4) The supposed transition from purely material causes to immaterial effects remains an explanatory gap plaguing the reductive materialist. Underlying all of this critique so far is the abiding challenge of how to account the emergence of immaterial things as properties or relations derived from strictly material things. It is not enough to say that meaningful sentences like “materialism is true” can arise if materialism is true, since that only presumes what needs to be proven, namely, that the meaning of THAT sentence is consistent with materialism even though no such thing seems yet to have been proven.
5) Deterministic implications also generate self-defeat. It is quite common for materialists to go so far as to deny free will entirely. Free will is a stubborn citizen that does not submit to the natural laws asserted by reductive materialists. It doesn’t fit in Newton’s laws, or Einsteins theories or in Quantum Theory. It seems to operate, literally, “free” from all of those. In free will, the individual is himself a sufficient and irreducible cause of at least some of his actions. Those actions are his own. And he could have done otherwise. And he is personally responsible for at least some of them. But not everyone believes in free-will. Some folks are determinists, for scientific, philosophical or theological reasons. Determinism says there is no free-will. Reductive materialists are overwhelmingly fond of determinism. So in their view, all states of affairs are caused by prior non-free forces. Now, here’s the problem. If a materialist asserts that “there is no free will” and indeed there is no free will, then that very sentence was forced onto his lips and he had no choice in the matter. He is a coerced witness, and so his testimony should be thrown out of court. He had no ability for rational deliberation since he had to say, do, think, and believe everything that was forced on him. His claim is no more meaningful than if a computer program is made to say, “I’m not a computer, I’m a real boy.
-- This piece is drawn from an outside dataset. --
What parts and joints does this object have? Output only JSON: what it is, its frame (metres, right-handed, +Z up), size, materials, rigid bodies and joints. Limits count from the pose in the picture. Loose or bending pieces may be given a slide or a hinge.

I want to sing and dance.” The computer doesn’t “mean” that; it is just rendering the text that was typed into it. Likewise, no person ever “meant” anything, even if they are uttering things like, “There is no free will.” If materialistic determinism is true and the mind-brain identity theory nullifies free will, then that very statement asserting determinism should not be trusted since it is coerced testimony. It was drawn without rationality, without free deliberation, devoid of semantic content, apart from any intentional attitude, and forced upon the witness by a mysterious cloud of unthinking mindless prior forces.
In conclusion, these are just a few reasons to object to simplistic materialism, and the mind-brain identity theory specifically. I have not given a positive case for dualism specifically. But it has been shown here that the mind-brain identity theory is highly problematic.